В этом запахе «сухого огня» было очень много пространственного. Впервые в жизни я вдруг почувствовал, что запах имеет еще и пространственное значение.
Приехали мы под утро в высокое горное урочище, зашли в пещеру. По хитрым бамбуковым лесенкам, которые вели из одной пещеры в другую, — одна более таинственна, чем другая, — забрались куда-то очень высоко вверх, на «пятый этаж». Трещал сверчок, была тишина. На досках лежали бамбуковые циновки. Во всем этом прочитывалась таинственная умиротворенность приключенческих фильмов о ХIХ веке в джунглях.

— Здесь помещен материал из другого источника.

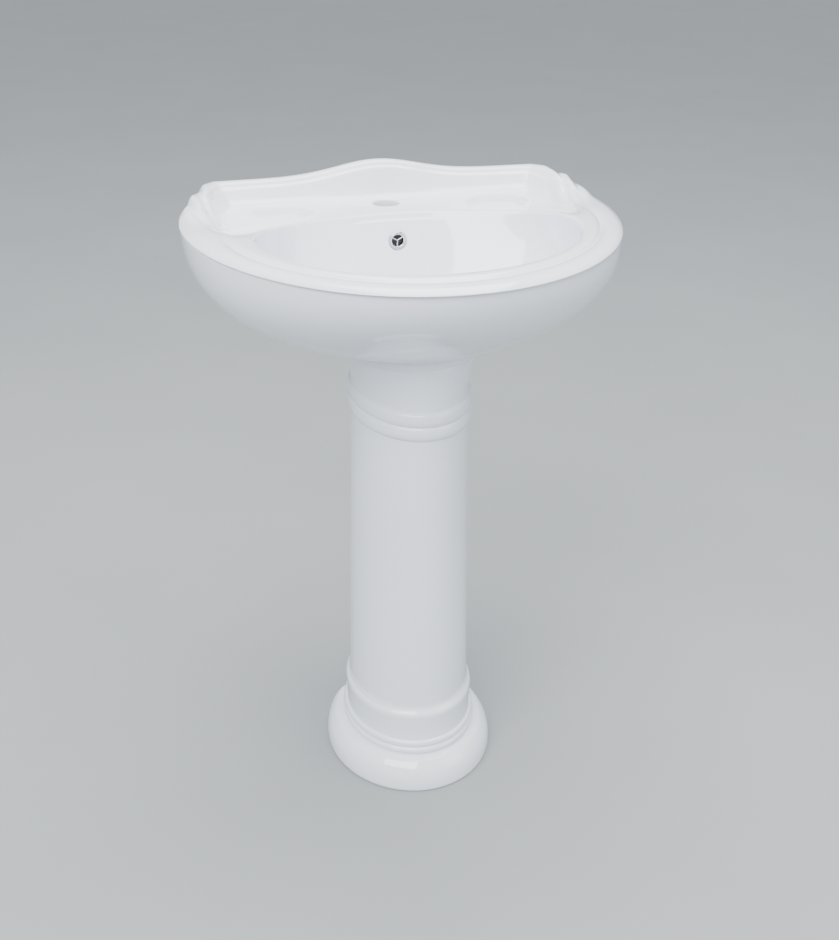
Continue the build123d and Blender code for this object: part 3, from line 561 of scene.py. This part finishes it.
def pedestalStations():
    # Height, half width and half length of the outside, from the floor up.
    p = pedestal
    stations = [(0, p["footHalf"] - 2, p["footLength"] - 2), (1.2, p["footHalf"] - 0.6, p["footLength"] - 0.6)]
    for share in (0.08, 0.16, 0.28, 0.4, 0.52, 0.64, 0.74, 0.83, 0.9, 0.95, 1):
        inset = p["footShoulder"] * share**3.1
        stations.append((p["footHeight"] * share, p["footHalf"] - inset, p["footLength"] - inset))
    for z, out in ((42.9, 14.4), (43.8, 11.2), (45.2, 6), (46.6, 2.2), (47.6, 0.9)):
        stations.append((z, p["plinthHalf"] + out, p["plinthLength"] + out))
    for bead in range(2):
        for step in range(1, 12):
            angle = math.pi * step / 12
            z = p["beadBottom"] + p["beadHeight"] * (bead + 0.5 - 0.5 * math.cos(angle))
            out = 0.6 + (p["beadOut"] - 1.4 * bead) * math.sin(angle) ** 0.9
            stations.append((z, p["plinthHalf"] + out, p["plinthLength"] + out))
    top = p["plinthHeight"]
    bevel = (109.5, 0.3), (112.5, -0.4), (115, -1.9), (117, -3.9)
    for z, out in ((69.6, 0.2), (71, 0), (80, -0.5), (94, -0.4), (105, 0.1), *bevel):
        stations.append((z, p["plinthHalf"] + out, p["plinthLength"] + out))
    neckZ = seatZ - p["neckDrop"]
    ringZ = neckZ - 2 * p["ringHeight"]

    def shaft(z, out=0.0):
        t = (z - top) / (neckZ - top)
        half = mix(p["shaftBottomHalf"], p["shaftTopHalf"], t) + out
        return z, half, mix(p["shaftBottomLength"], p["shaftTopLength"], t) + out

    stations += [shaft(z, out) for z, out in ((119, 1.8), (121, 0.7), (124, 0.1), (128, 0))]
    stations += [shaft(z) for z in np.linspace(140, ringZ - 12, 14)]
    stations += [shaft(ringZ - 4), shaft(ringZ - 1, 0.1)]
    for roll in range(2):
        for step in range(1, 16):
            angle = math.pi * step / 16
            z = ringZ + p["ringHeight"] * (roll + 0.5 - 0.5 * math.cos(angle))
            stations.append(shaft(z, 0.4 + p["ringOut"] * math.sin(angle) ** 0.85))
    for share in (0.02, 0.06, 0.14, 0.25, 0.38, 0.5, 0.62, 0.72, 0.78, 0.81, 0.84, 0.9, 0.96, 1):
        flare = share**2.2
        notch = 1.3 * (1 - smooth(abs(share - 0.81), 0, 0.05))
        half = mix(p["neckHalf"], p["seatHalf"], flare) - notch
        stations.append((mix(neckZ, seatZ, share), half, mix(p["neckLength"], p["seatLength"], flare) - notch))
    return stations


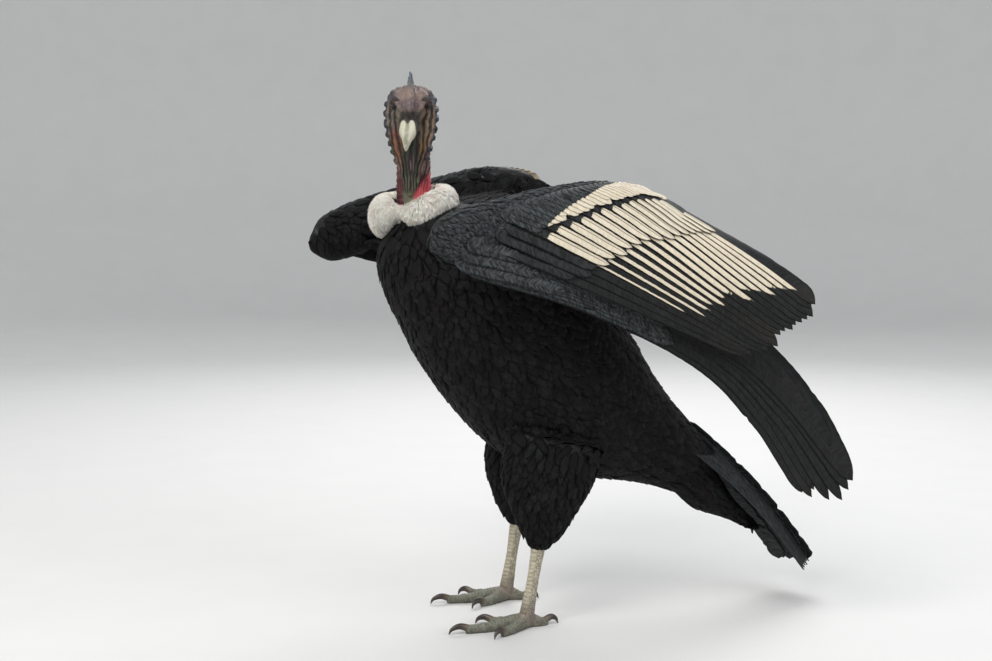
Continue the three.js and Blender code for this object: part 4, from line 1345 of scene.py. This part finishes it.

Уснули, тесно прижавшись друг к другу, проснулись веселые, и комиссар Сисук долго не мог прийти в себя от хохота, когда изображал, как «толстый брат», «Ай Туй», запутался руками в маскировочной сетке. «Прекрасная веселость войны, — подумал я. — Жаль, что мы не умеем так же беззаботно веселиться в спокойные и суетливые дни мира».
Утром встретился с товарищем Петсавоном, председателем трибунала провинции Самнеа, заместителем председателя здешнего административного комитета провинции. Бросив школу из-за голода, работал, нищенствовал, мечтал учиться. Пришли японские войска, гнет стал невыносим, включился в революционную борьбу. Возглавлял партизанские отряды.
После победы над японцами вернулись французские колонизаторы. Часть революционеров эмигрировала, другие поднялись еще выше в горы, спрятались в джунглях, продолжая борьбу, а некоторые стали сотрудничать с французской администрацией. И Петсавон оказался командиром роты, которая находилась на службе у французских властей.
Более того — его рота в конце концов, как наиболее сильная, стала карательной ротой. Ему поручались карательные операции против партизан, против его прежних друзей по оружию. С ним нашли возможность вступить в секретную связь его прежние друзья. Петсавон долго обманывал колонизаторов, а потом собрал двадцать шесть верных солдат и увел их в джунгли — к своим. С тех пор Петсавон один из активных участников партизанской борьбы.